Nomacorc can be described as a synthetic bottle closure. It is manufactured by using a two-stage co-extrusion process. The raw materials are mixed and according to specifications, two separate blends are combined to form two parts of each closure. A foam core with uniform cell size and density is extruded and a flexible elastomeric outer layer is thermally bound around the foam core to ensure a tight leak-proof closure. The contact between the outer layer of the closure with the inside of the bottle neck prevents any oxygen migration between the two, but the inside of the closure, consisting of the foam core provides a consistent, predictable oxygen permeation to the inside of the bottle. Nomacorc offers different products with different oxygen transmission rates (OTR) which can, depending on the requirements, be used for different wines. The different Nomacorc closures differ regarding their oxygen permeability over different periods after bottling.

Stelvin is the most widely known screw cap and is made from aluminium, which threads onto the bottle neck. It forms a tight seal and less air migrates into the bottle than natural cork stoppers. It is supplied with two different liners which differ in terms of their oxygen permeability. The Saran tin liner has a high barrier level, allowing less oxygen migration into the bottle, while the Saranex liner allows more oxygen to pass through. The Saran liner is consequently recommended for white wines or wines with a maturation potential of more than five years and the Saranex liner is recommended for red wines or wines to be consumed within two to three years.

The general quality and maturation potential of wine is consequently maintained. A possible disadvantage of screw closures is however the potential incidence of reductive flavours like sulphur compounds (rotten egg) which can especially occur in Sauvignon blanc and the belief of some consumers that screw closures are only used for cheap wines. The use of screw closures in bottled wines increased considerably over the last decade. In the United Kingdom it is already accepted by 85% of regular consumers, while 70% of the USA wine consumers also accept it.

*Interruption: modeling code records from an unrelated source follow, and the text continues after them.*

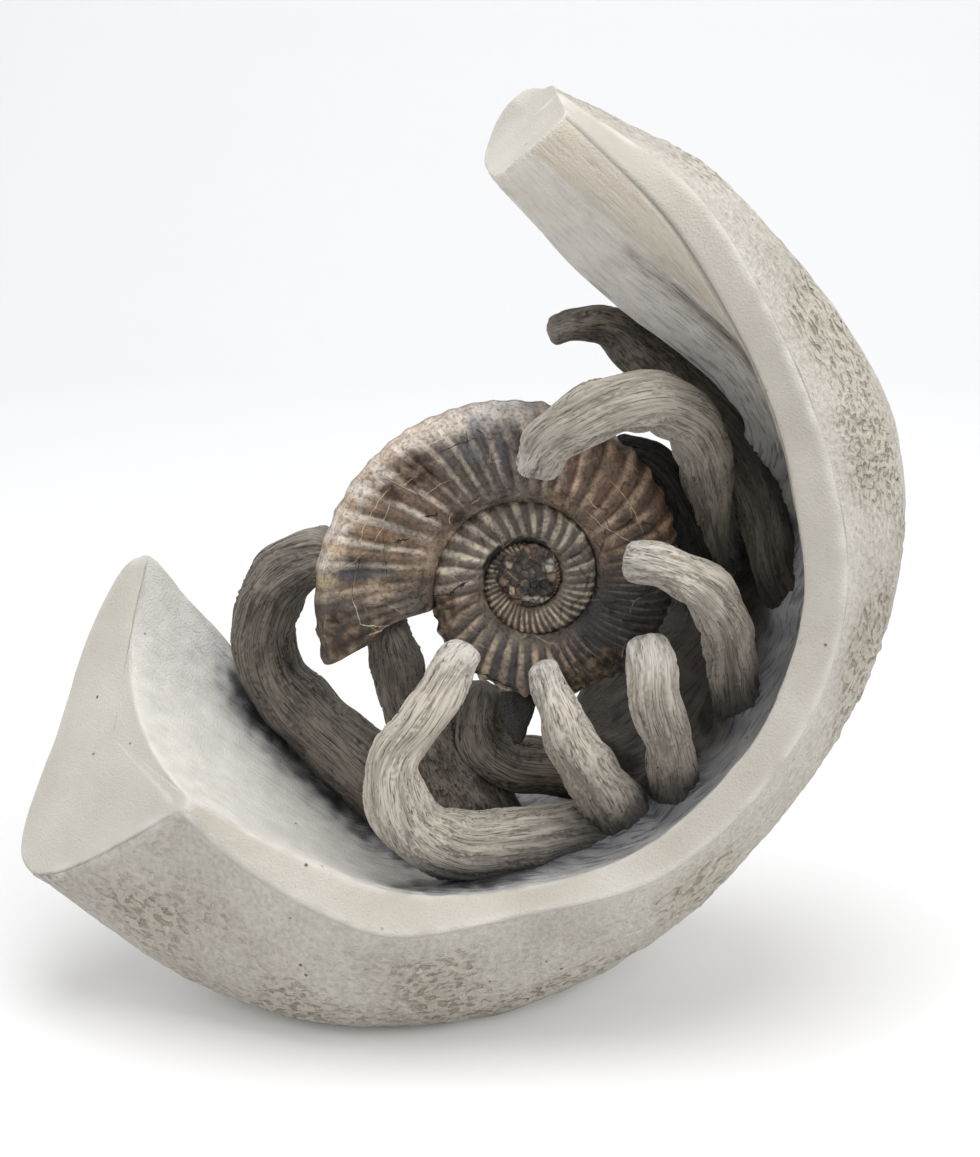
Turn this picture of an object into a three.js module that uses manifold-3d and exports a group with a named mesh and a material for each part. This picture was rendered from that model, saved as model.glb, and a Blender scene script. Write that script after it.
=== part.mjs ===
// An ammonite held free by stone arms that rise out of a hollowed stone crescent.
// Millimetres, +Z up, front towards -Y. The solids are drawn around the centre of the
// ammonite's spiral, and the group lifts them so that the crescent stands on z = 0.
import * as THREE from 'three';
import { mergeVertices } from 'three/addons/utils/BufferGeometryUtils.js';
import Module from 'manifold-3d';

const wasm = await Module();
wasm.setup();

// ---------- driving dimensions, mm and degrees ----------

// Where the group is lifted to: middle of the footprint box, base on z = 0.
const STAND = new THREE.Vector3(20.15, -0.1, 119.4);
const BASE_Z = -119.4;
const GAP = 0.3;

// Shell: radius where the spiral crosses +X, growth in one turn, and where the last whorl ends.
const SHELL_RADIUS = 39.2;
const SHELL_GROWTH = 2.13;
const SHELL_LEAN = 10;
const APERTURE_ANGLE = 197;
const WHORL_SPAN = 345;
const WHORL_STEP = 338;
const RIB_HEIGHT = 0.022;
const RIB_SWEEP = 5;
// The share of a rib's height that shows at the seam, and how fast it rises from there.
const RIB_ROOT = 0.3;
const RIB_RISE = 2;
// How much wider and further round the spiral is that cuts the arms clear of the shell.
const CLEARANCE_SWELL = 0.032;
const CLEARANCE_TURN = 1;

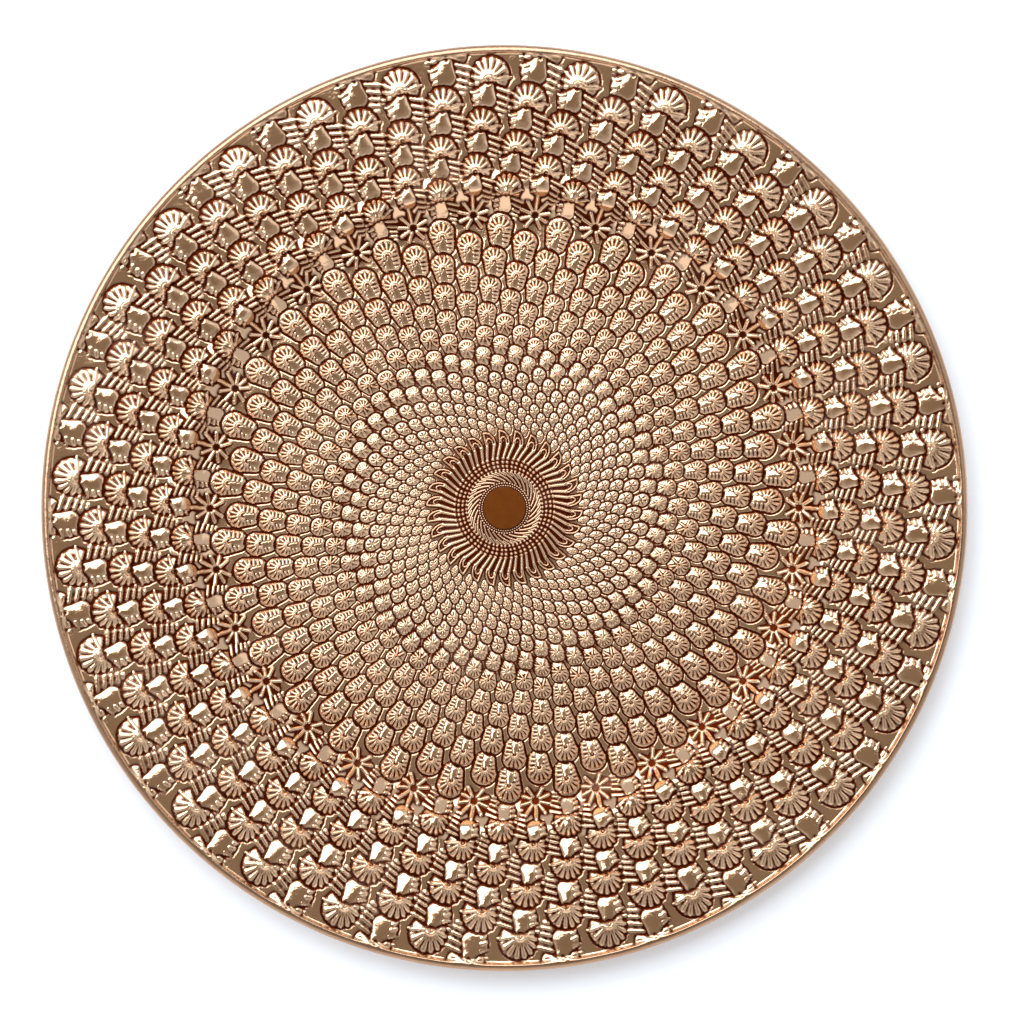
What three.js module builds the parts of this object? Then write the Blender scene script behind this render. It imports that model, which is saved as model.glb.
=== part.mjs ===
// Round copper tray, in millimetres, +Z up, with the origin at the middle of its underside.
//
// One sheet makes the flat well, the sloping cove round it and the gently rising rim. The sheet's
// edge is rolled down round a steel wire, which stiffens it. A small plain disc covers the centre.

import * as THREE from "three";

// Whole tray
const TRAY_RADIUS = 165;
const SHEET_THICKNESS = 0.9;
const FIT_GAP = 0.3; // clearance left between pieces that touch

// Well and cove
const COVE_INNER_RADIUS = 101.2; // where the floor of the well starts to turn up
const COVE_OUTER_RADIUS = 116; // where the wall has turned into the rim
const COVE_SLOPE = 42; // degrees from the floor
const FLOOR_BEND_RADIUS = 14;
const SHOULDER_BEND_RADIUS = 3;

// Rim and its rolled edge
const RIM_SLOPE = 5; // degrees from the floor
const WIRE_RADIUS = 0.75;
const ROLL_STEP = 19; // degrees, so that a step falls on the outermost point of the roll
const ROLL_STEPS = 14;

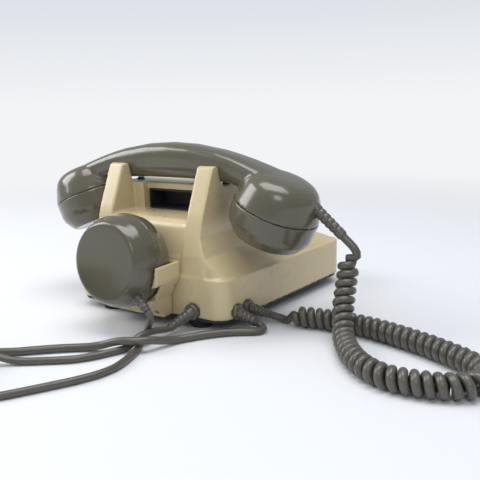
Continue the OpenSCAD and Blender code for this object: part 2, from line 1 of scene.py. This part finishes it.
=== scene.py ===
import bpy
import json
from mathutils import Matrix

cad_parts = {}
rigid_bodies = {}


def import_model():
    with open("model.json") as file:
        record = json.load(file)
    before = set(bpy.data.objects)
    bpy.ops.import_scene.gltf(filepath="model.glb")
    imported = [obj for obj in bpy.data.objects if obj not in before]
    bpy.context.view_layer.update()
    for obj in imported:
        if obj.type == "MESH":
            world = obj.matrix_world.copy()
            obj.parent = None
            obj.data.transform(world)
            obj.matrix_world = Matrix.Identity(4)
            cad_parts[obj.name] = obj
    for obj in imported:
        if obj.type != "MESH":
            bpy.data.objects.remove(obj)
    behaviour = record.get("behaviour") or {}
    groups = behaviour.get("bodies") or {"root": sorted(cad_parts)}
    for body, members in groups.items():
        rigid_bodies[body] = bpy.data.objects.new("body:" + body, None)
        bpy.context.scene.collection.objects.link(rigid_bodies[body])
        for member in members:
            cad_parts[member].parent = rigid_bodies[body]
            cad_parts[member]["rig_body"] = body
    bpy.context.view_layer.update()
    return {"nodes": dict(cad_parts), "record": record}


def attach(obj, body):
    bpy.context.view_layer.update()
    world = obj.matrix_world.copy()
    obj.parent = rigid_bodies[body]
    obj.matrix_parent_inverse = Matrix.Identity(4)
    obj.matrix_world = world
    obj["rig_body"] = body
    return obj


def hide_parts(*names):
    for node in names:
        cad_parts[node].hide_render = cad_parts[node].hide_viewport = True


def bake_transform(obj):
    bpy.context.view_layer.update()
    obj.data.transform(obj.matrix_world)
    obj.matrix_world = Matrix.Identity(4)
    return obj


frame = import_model()

import json
import math
import bpy
from mathutils import Matrix, Vector

cadNodes = frame["nodes"]
mm = 0.001


# ---- small helpers ----
def toLinear(hexColour):
    parts = [int(hexColour[i:i + 2], 16) / 255 for i in (0, 2, 4)]
    return [c / 12.92 if c <= 0.04045 else ((c + 0.055) / 1.055) ** 2.4 for c in parts] + [1.0]


def selectOnly(piece):
    bpy.ops.object.select_all(action="DESELECT")
    piece.select_set(True)
    bpy.context.view_layer.objects.active = piece


def applyAll(piece):
    selectOnly(piece)
    for m in list(piece.modifiers):
        bpy.ops.object.modifier_apply(modifier=m.name)


def dress(piece, material):
    piece.data.materials.clear()
    piece.data.materials.append(material)


def settle(piece, node, material):
    # the piece takes the place of a CAD node, on the body that the node is on
    dress(piece, material)
    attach(piece, cadNodes[node]["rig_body"])
    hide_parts(node)


def meshPiece(name, corners, faces):
    mesh = bpy.data.meshes.new(name)
    mesh.from_pydata([tuple(c) for c in corners], [], faces)
    mesh.update()
    piece = bpy.data.objects.new(name, mesh)
    bpy.context.scene.collection.objects.link(piece)
    return piece


def softenSkin(piece, voxel, rounds):
    # one closed skin over the piece, eased so that its edges are rounded as a mould rounds them
    net = piece.modifiers.new("net", "REMESH")
    net.mode = "VOXEL"
    net.voxel_size = voxel * mm
    net.use_smooth_shade = True
    ease = piece.modifiers.new("ease", "SMOOTH")
    ease.factor = 0.5
    ease.iterations = rounds
    applyAll(piece)
    bpy.ops.object.shade_smooth()
    print(piece.name, len(piece.data.polygons), "faces")


# ---- camera ----
camera = {"place": (-0.2872, 0.3795, 0.1532), "right": (-0.8446, -0.5348, -0.0249),
          "up": (0.0972, -0.1989, 0.9752), "forward": (0.5265, -0.8212, -0.2200), "lens": 45.53}
cameraData = bpy.data.cameras.new("studioCamera")
cameraData.lens = camera["lens"]
cameraData.sensor_width = 36
cameraData.clip_start = 0.01
cameraData.clip_end = 60
cameraObject = bpy.data.objects.new("studioCamera", cameraData)
bpy.context.scene.collection.objects.link(cameraObject)
look = -Vector(camera["forward"]).normalized()
side = Vector(camera["up"]).cross(look).normalized()
lift = look.cross(side)
cameraTurn = Matrix((side, lift, look)).transposed().to_4x4()
cameraObject.matrix_world = Matrix.Translation(camera["place"]) @ cameraTurn
bpy.context.scene.camera = cameraObject
print("camera placed")


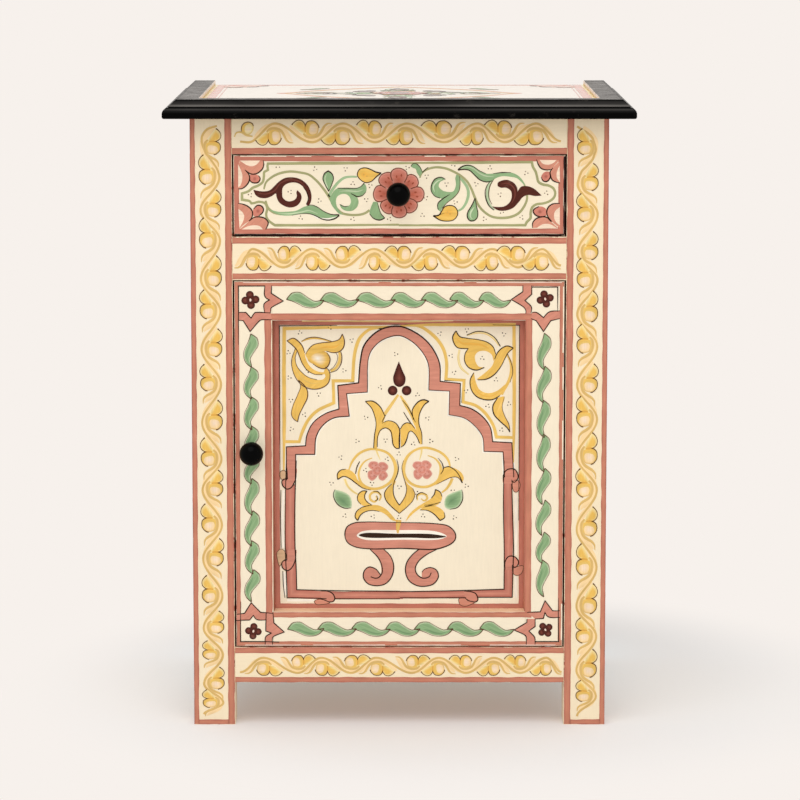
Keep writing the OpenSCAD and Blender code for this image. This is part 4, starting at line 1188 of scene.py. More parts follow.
ink(rightScroll, rim[6:], (6, 5, 4, 3), "inkSoft")
makePiece("spandrelScrolls", "door", (leftScroll, "panel"), (rightScroll, "panel"))
print("Spandrels painted")


# Bouquet and vase in the middle of the panel
bouquet = newSheet()
blob(bouquet, marks(-1, 712, bend, -8, 694, -12, 679, -9, 667, 0, 662, 9, 667, 12, 679, 6, 694), "maroon",
    5, centre=(0, 339.5), heart="maroonPale", rings=(0, 0.35, 0.75), edge="maroonDeep")
for ball in ((-6.5, 327.5), (7, 327.5)):
    blob(bouquet, circle(ball, 4.7), "maroon", 5, centre=ball, heart="maroonPale", rings=(0, 0.4, 0.8),
        edge="maroonDeep")
band(bouquet, marks(-2, 647, -20, 621, -40, 592), [2, 3.2, 2.8], "gold", 2, "yellow")
band(bouquet, marks(2, 645, 14, 625, 24, 606, 31, 587), [1.8, 3.6, 3, 1.8], "yellow", 2, "gold")
ink(bouquet, marks(6, 636, 17, 622, 25, 606, 31, 593), (3, 7, 8, 3))
ink(bouquet, marks(8, 613, 20, 594, 30, 581), (5, 8, 4))
ink(bouquet, marks(-26, 608, -31, 599, -34, 593), (3, 7, 3))
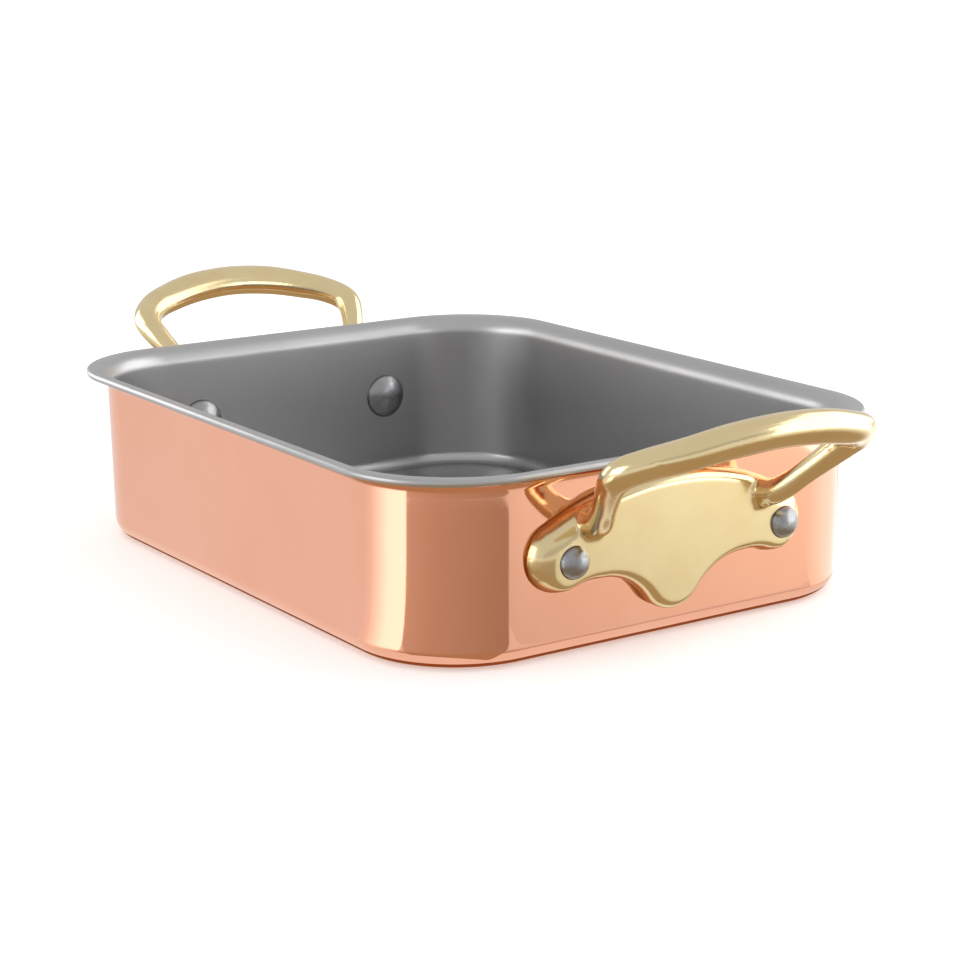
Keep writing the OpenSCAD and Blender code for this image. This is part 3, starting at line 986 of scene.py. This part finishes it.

VinPerfect bottle closures were developed resulting from the assumption that wine should not start oxidising within five years after bottling. OTR experiments with present screw caps indicated that the closures with a tin liner or Saranex liner will take respectively 150 and 80 years to allow the migration of 5 ppm oxygen. This can consequently cause reductive flavours. The VinPerfect closure uses a 30 x 60 Stelvin screw cap with the top of the cap having microscopic holes to allow a consistent oxygen access to the inside of the bottle. The liner of the closure is a multi-layer laminate which allows a predictable, consistent OTR. The liner has two PET films with a partial aluminium coating. A two millimetre high density polyethylene foam on it provides elasticity to seal the bottle. The measure of the aluminium coating of the closure determines the OTR of the closure.

Many factors determine the decision about which bottle closure should be used for a specific wine. A variation of screw closures or other closures are available and it is important to determine how the different closures will influence the oxygen control after bottling.

Vinolok (also known as Vinoseal) is a glass closure with an inert O-ring, which seals the bottle hermetically to prevent oxidation and no TCA-contamination can occur. It is an elegant seal with a good image, but is very expensive and cannot be used for standard bottles and closed by existing bottling equipment.

Zork is an alternative closure for still wines and seals like a screw closure, but pops like a natural cork. It consists of a tamper-evident clamp that locks onto the band of a standard cork mouth bottle, an inner metal foil which provides an oxygen barrier similar to a screw cap, and an inner plunger which creates the ‘pop’ on extraction and reseals after use (Cohen, 2012; Rieger, 2012; Sullivan, 2015).

Traditional cork companies and their countries of origin have spent millions of dollars over recent years to improve the image and quality of their products. The Spanish government for instance banned the use of alternative closures in some of their known wine regions in 2006.

The variety of available bottle closures complicates the choice of winemakers and a perfect closure actually does not exist. The applicable wine and cost of the closures are factors that influence the decision. The chosen closure(s), must be the best for the applicable cellar’s products and requirements, and cellars must sometimes adjust their sulphur dioxide adjustments prior to bottling according to the bottle closure (Sullivan, 2015).


Cohen, Remi, 2012. Reducing reduction issues. Vineyard & Winery Management, May/June 2012: 56 – 60.

Rieger, Ted, 2012. New closures offer predictable oxygen transmission rates. Vineyard & Winery Management, May/June 2012: 42 – 47.

Sullivan, Sean, 2015. In search of the perfect closure. Vineyard & Winery Management, May/June 2015: 44 – 48.